Alternative enforcement methods
The Security Interest (Guernsey) Law, 1993 (the ‘Security Interests Law’) governs the taking and enforcement of security in Guernsey.
It is common for a security agreement to create security interests over shares and rights attaching to those shares by both ‘possessory security’ and ‘title security’. The security rights are normally held by a security agent. The rights will often include remedies for the agent beyond a mere power of sale and will include an attorney right in favour of the security agent. Those rights may, in certain circumstances, be used to displace the boards of asset owning vehicles or otherwise enforce security through taking possession of shares and / or the exercise of voting rights.
On 9 February 2017, indicative of Guernsey’s commitment to ensuring a modern and fully functioning insolvency framework and following an extensive consultation period, Guernsey's Committee for Economic Development recommended the enactment of amendments to Guernsey's existing insolvency laws.

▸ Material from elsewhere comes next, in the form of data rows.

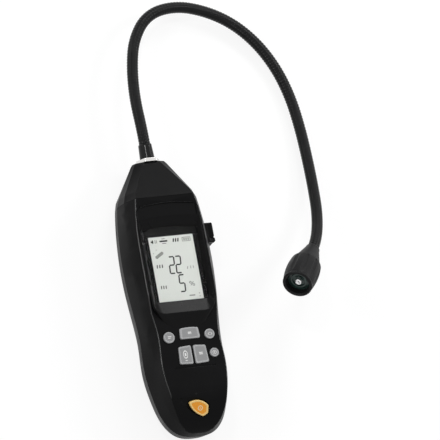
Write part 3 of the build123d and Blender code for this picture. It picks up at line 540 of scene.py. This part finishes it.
@dataclass
class Moulding:
    """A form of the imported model, welded and with softened edges.

    A faceted one has large flat faces, which are joined; edge is the width of the
    rounding of its edges and sharp the angle from which an edge counts. An accent is
    a second finish for the faces that accent_on picks.
    """

    node: str
    body: str
    slot: str
    finish: Finish
    edge: float = 0.0
    sharp: float = 30.0
    faceted: bool = False
    accent: Finish | None = None
    accent_on: Callable[[bpy.types.MeshPolygon], bool] | None = None

    def build(self) -> bpy.types.Object:
        """Copies the node, welds it and smooths it.

        Returns:
            The piece that stands for the node.
        """
        piece = welded(self.node, "_skin", FACET_ANGLE if self.faceted else 0.0)
        if self.edge:
            soften(piece, self.edge, self.sharp)
        smooth(piece, self.sharp)
        even_shade(piece)
        dress(piece, self.finish, self.body, [self.node])
        if self.accent and self.accent_on:
            picked = [face.index for face in piece.data.polygons if self.accent_on(face)]
            add_finish(piece, self.accent, picked)
        return piece


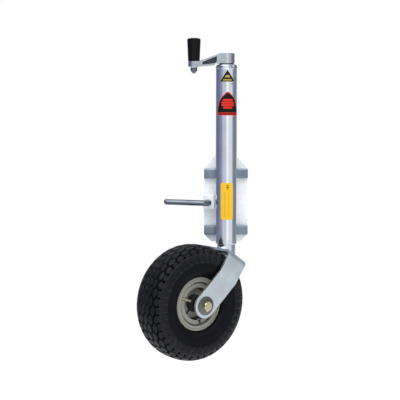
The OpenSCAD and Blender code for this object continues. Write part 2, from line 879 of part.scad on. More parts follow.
module tyre() {
    bead_r = seat_r + 0.2;
    height = (tyre_r - bead_r) / 2;
    color(black) difference() {
        on_axle() rotate_extrude() difference() {
            polygon(bulge(bead_r + height, tyre_w / 2, height, 2.8));
            polygon(bulge(bead_r + height - 2, tyre_w / 2 - 6.5, height - 10, 2.4));
            translate([0, -16]) square([bead_r + 12, 32]);
            for (side = [-1, 1]) translate([0, side * (rim_half + 15 - flange_t) - 15]) square([rim_r + 0.2, 30]);
        }
        on_valve(-6) cylinder(r = valve_foot_r + 0.3, h = 20);
    }
}

module air_tube() {
    bead_r = seat_r + 0.2;
    height = (tyre_r - bead_r) / 2;
    color([0.15, 0.15, 0.16]) on_axle() rotate_extrude() difference() {
        polygon(bulge(bead_r + height - 2, tyre_w / 2 - 7, height - 10.5, 2.4));
        polygon(bulge(bead_r + height - 2, tyre_w / 2 - 9, height - 12.5, 2.4));
    }
}

// Places children on the valve's axis, in the valve slot's frame, with Z pointing in towards the hub
module along_valve(distance) {
    translate([valve_root_r, 0, valve_root_w]) rotate([0, valve_lean - 90, 0]) translate([0, 0, distance]) children();
}

module on_valve(distance) {
    on_axle() at_valve() along_valve(distance) children();
}

module valve_stem() {
    color([0.8, 0.8, 0.78]) on_valve(0) union() {
        cylinder(r = valve_r, h = valve_len);
        cylinder(r = valve_foot_r, h = 2);
    }
}

module valve_cap() {
    color([0.8, 0.8, 0.78]) on_valve(valve_len) cylinder(r = valve_r + 0.4, h = 4);
}

mount_plate();
lock_bushes();
pivot_spacer();
pivot_stud();
pivot_wear_washer();
pivot_washer();
pivot_nut();
swing_plate();
upper_bar();
lower_bar();
outer_tube();
top_housing();
top_bush();
thrust_race_upper();
thrust_balls();
boss_washer();
plunger_housing();
plunger_spring();
hazard_label();
panel_label();
care_label();
plunger_collar();
lock_pin();
pin_circlip();
spindle();
spindle_collar();
collar_pin();
thrust_race_lower();
crank_arm();
crank_pin();
grip_bolt();
grip_washer();
grip_nut();
crank_grip();
grip_cap();
lift_nut();
nut_circlip();
inner_tube();
head_bush();
fork();
axle_bolt();
axle_washers();
axle_nut();
axle_sleeve();
axle_spacers();
bearing_inner_rings();
rim_near_half();
rim_far_half();
rim_screws();
bearing_outer_rings();
bearing_balls();
hub_caps();
tyre();
air_tube();
valve_stem();
valve_cap();
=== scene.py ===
import json
import math

import bmesh
import bpy
from mathutils import Matrix, Vector


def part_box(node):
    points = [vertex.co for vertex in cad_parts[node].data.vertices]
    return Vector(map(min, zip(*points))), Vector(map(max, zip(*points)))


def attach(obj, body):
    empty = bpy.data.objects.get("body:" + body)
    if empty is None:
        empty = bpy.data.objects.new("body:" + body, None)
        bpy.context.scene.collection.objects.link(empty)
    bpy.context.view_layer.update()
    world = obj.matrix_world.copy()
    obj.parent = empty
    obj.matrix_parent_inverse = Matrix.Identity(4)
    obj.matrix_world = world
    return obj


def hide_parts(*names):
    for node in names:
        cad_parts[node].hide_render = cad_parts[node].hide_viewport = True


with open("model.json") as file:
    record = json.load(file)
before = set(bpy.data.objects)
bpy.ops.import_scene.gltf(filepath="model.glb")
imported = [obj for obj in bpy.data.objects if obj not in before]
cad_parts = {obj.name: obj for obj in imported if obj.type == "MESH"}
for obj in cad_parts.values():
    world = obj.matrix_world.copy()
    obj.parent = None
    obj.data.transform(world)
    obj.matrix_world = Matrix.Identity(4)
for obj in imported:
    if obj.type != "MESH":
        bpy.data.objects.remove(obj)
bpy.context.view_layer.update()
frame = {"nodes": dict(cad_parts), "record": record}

MM = 0.001
RECORD = frame["record"]
JOINTS = {j["name"]: j for j in RECORD["behaviour"]["joints"]}
BODY = {n: b for b, nodes in RECORD["behaviour"]["bodies"].items() for n in nodes}
SLOT = {s["node"]: s["material_slot"] for s in RECORD["subparts"]}


# ---------- sizes from the frame, in millimetres ----------

def box_mm(node):
    lo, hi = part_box(node)
    return lo / MM, hi / MM


def middle(node):
    lo, hi = box_mm(node)
    return (lo + hi) / 2


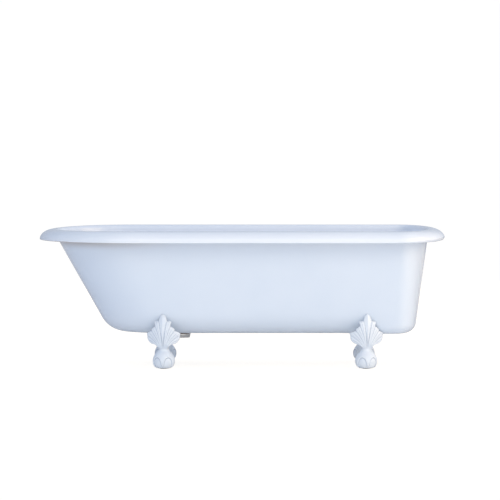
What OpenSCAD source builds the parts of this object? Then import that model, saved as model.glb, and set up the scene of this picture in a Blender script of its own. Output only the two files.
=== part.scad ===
// Roll-top cast-iron bath on four palmette, ball-and-claw feet.
// Millimetres. +X runs from the sloping head end to the upright, blunt end,
// +Y runs away from the viewer and Z = 0 is the floor that the feet stand on.

/* [Rim] */
// Length of the bath over its rolled rim
rim_l = 1730; // [1560:5:1860]
// Width of the bath over its rolled rim
rim_w = 780; // [700:5:840]
// Height of the rim's crest above the floor
rim_h = 585; // [560:1:640]
// Height of the roll, from its lip to its crest
roll_h = 48; // [40:1:56]
// Overhang of the lip beyond the side walls and the head end
roll_w = 78; // [70:1:88]
// Overhang of the lip beyond the blunt end
blunt_roll_w = 75; // [70:1:84]
// Radius of the crest's inner edge
crest_r = 17; // [12:1:24]
// Length of the blunt end's curve at the lip, along the bath
blunt_l = 197; // [160:1:260]
// Dip of the crest at the tip of the head end
head_dip = 4; // [0:0.5:8]

/* [Basin] */
// Thickness of the casting
wall = 6; // [5:0.5:8]
// Height of the basin's underside above the floor
base_h = 145; // [140:1:160]
// Lean of the sloping head end, in degrees from upright
head_lean = 29.5; // [22:0.5:32]
// Lean of the blunt end, in degrees from upright
blunt_lean = 8; // [4:0.5:12]
// Lean of the long sides, in degrees from upright
side_lean = 8.5; // [5:0.5:12]
// Bottom corner radius at the head end
head_r = 114; // [90:1:140]
// Bottom corner radius at the blunt end
blunt_r = 46; // [36:1:70]
// Length over which the side corners tighten towards the blunt end
blunt_blend = 220; // [120:5:400]
// Tuck of the blunt end's lip under its roll
blunt_tuck = 7; // [0:0.5:10]
// Squareness of the floor's blunt end, where 2 is an ellipse
blunt_square = 3; // [2:0.1:4]
// Bottom corner radius along the sides
side_r = 110; // [90:1:130]
// Tilt that the floor reaches where it meets the head end's corner
head_rise = 2.5; // [1:0.5:6]
// Radius of the long, shallow curve that lifts the floor towards the head end
head_rise_r = 1400; // [900:10:1800]

/* [Feet] */
// Distance from the head end's lip to the bolts of its feet
head_foot_in = 546; // [480:1:580]
// Distance from the blunt end's lip to the bolts of its feet
blunt_foot_in = 357; // [325:1:420]
// Distance from the side lips to the bolts of all four feet
side_foot_in = 250; // [245:1:262]
// Distance from a foot's bolt to the centre of its ball
foot_reach = 107; // [105:1:110]
// Outward turn of the head-end feet, in degrees
head_foot_turn = 7; // [0:1:10]
// Outward turn of the blunt-end feet, in degrees
blunt_foot_turn = 9; // [0:1:10]
// Radius of the claw's swell round the ball
claw_r = 47; // [42:0.5:52]
// Radius of the ball that shows between the toes
ball_r = 43; // [38:0.5:46]
// Height of the ball's centre
ball_h = 33; // [30:0.5:36]
// Radius of the ankle
ankle_r = 21; // [18:0.5:24]
// Radius of the hollow between the ankle and the claw
ankle_hollow_r = 30; // [24:1:40]
// Height of the palmette's root
leaf_z = 94; // [90:1:98]
// Length of the palmette's middle leaf above the root
leaf_l = 138; // [120:1:142]
// Distance that the palmette's root stands in front of the ball's centre
leaf_out = 30; // [27:0.5:32]
// Forward swell of the palmette's knee beyond its root
knee = 14; // [10:0.5:18]
// Height of the knee
knee_h = 165; // [160:1:172]
// Thickness of the palmette's casting
leaf_t = 10; // [8:0.5:13]
// Radius of the palmette's roundness across the foot
leaf_round_r = 80; // [74:1:110]
// Height of the flutes' ridges above their mean surface
flute = 2.4; // [1:0.1:3.5]
// Depth of the notches between the leaf tips
notch = 5; // [2:0.5:8]
// Depth of the groove along each side leaf, as a share of its flute's height
flute_groove = 0.6; // [0:0.1:1]

/* [Bolting] */
// Height of the cast pads that the feet are bolted to
pad_h = 10; // [8:0.5:12]
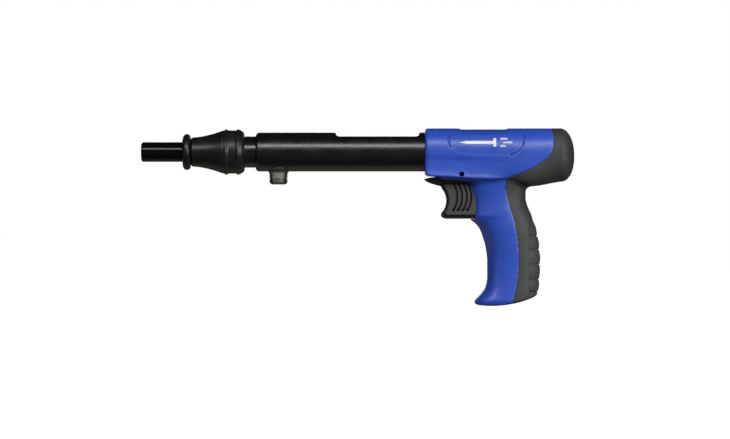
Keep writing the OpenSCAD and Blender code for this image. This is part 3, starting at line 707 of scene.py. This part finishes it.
def trigger_field(x, y, z):
    """The trigger's cheeks with their curved finger grooves, its top wing and its toe."""
    body = rounded_plate(outline_distance(x, z, CHEEK), y, TRIGGER_HALF, 3.1)
    top = rounded_plate(outline_distance(x, z, WING), y, TRIGGER_HALF - 0.9, 0.45)
    bottom = rounded_plate(outline_distance(x, z, TOE), y, TRIGGER_HALF - 0.8, 0.7)
    whole = smooth_min(smooth_min(body, top, 0.5), bottom, 0.5)
    deep = (0.6 * (np.abs(y) - TRIGGER_HALF)) ** 2
    lines = np.minimum.reduce([path_distance(x, z, g) for g in GROOVES])
    ends = np.minimum.reduce([np.hypot(x - g[-1][0], z - g[-1][1]) for g in GROOVES])
    cut, dots = np.sqrt(lines**2 + deep) - GROOVE_R, np.sqrt(ends**2 + deep) - GROOVE_END_R
    return smooth_max(whole, -np.minimum(cut, dots), 0.15)


def make_trigger():
    """The trigger, with the slides on its top and the room for the sear, its pin and the springs."""
    low = np.array([TRIGGER_LO[0] - 0.5, -TRIGGER_HALF, TRIGGER_FLOOR])
    high = np.array([TRIGGER_HI[0], TRIGGER_HALF, TRIGGER_TOP])
    piece = surface_net("trigger_skin", trigger_field, low, high, 0.36)

    stroke, pin_room, slide = 6.0, 2.3, 3.8
    pin_x = GUIDE_PIN[0]
    stop = pin_x - pin_room - stroke
    for x0, x1 in ((stop - slide, stop), (pin_x + pin_room, SEAR_PIN[0] + 5)):
        boolean(piece, box_tool((x0, -5, -23), (x1, 5, -16.4)), "UNION")

    sear_half, sear_drop = 2.15, 4.4
    sear_spring, trigger_spring = cad_box("sear_spring"), cad_box("trigger_spring")
    sear_x, sear_low = side_middle(*sear_spring)[0], sear_spring[0][2] - 0.05
    spring_x, spring_z = trigger_spring[0][0] - 0.05, side_middle(*trigger_spring)[1]
    for tool in (
        box_tool((SEAR_PIN[0] - 3.7, -sear_half, SEAR_PIN[1] - sear_drop), (SEAR_PIN[0] + 60, sear_half, 0)),
        rod_tool("y", -FAR, FAR, SEAR_PIN, 1.51, 40),
        box_tool((sear_x - 2.6, -2.6, sear_low), (sear_x + 2.6, 2.6, -23)),
        rod_tool("x", spring_x, FAR * 9, (0, spring_z), 5, 48),
    ):
        boolean(piece, tool, "DIFFERENCE")
    shade(piece, 40)
    paint(piece, "trigger_plastic")
    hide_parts("trigger")
    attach(piece, "trigger_group")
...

At the end of March 2017, Guernsey's legislative body directed that legislation necessary to give effect to the reforms should be drafted. The draft is expected in late 2017. The reforms envisaged include:
- the creation of a basic set of insolvency rules covering those key procedural issues not currently legislated for;
- the ability to end an administration by dissolution. The current system requires liquidation if a company cannot be rescued;
- the expansion of office holders' investigatory powers; and
- the introduction of statutory provisions dealing with transactions at undervalue.
The combined effect of the revised legislation will be to increase the robustness and clarity in the current, well developed system.
Guernsey's insolvency regime has already been utilised in a number of significant enforcements of NPLs and other complex financing arrangements in respect of real estate assets. The laws are effective and the Court system nimble enough to deal with complexity but still reliable for creditors. The proposed reforms will build on Guernsey's existing reputation as a reliable insolvency jurisdiction.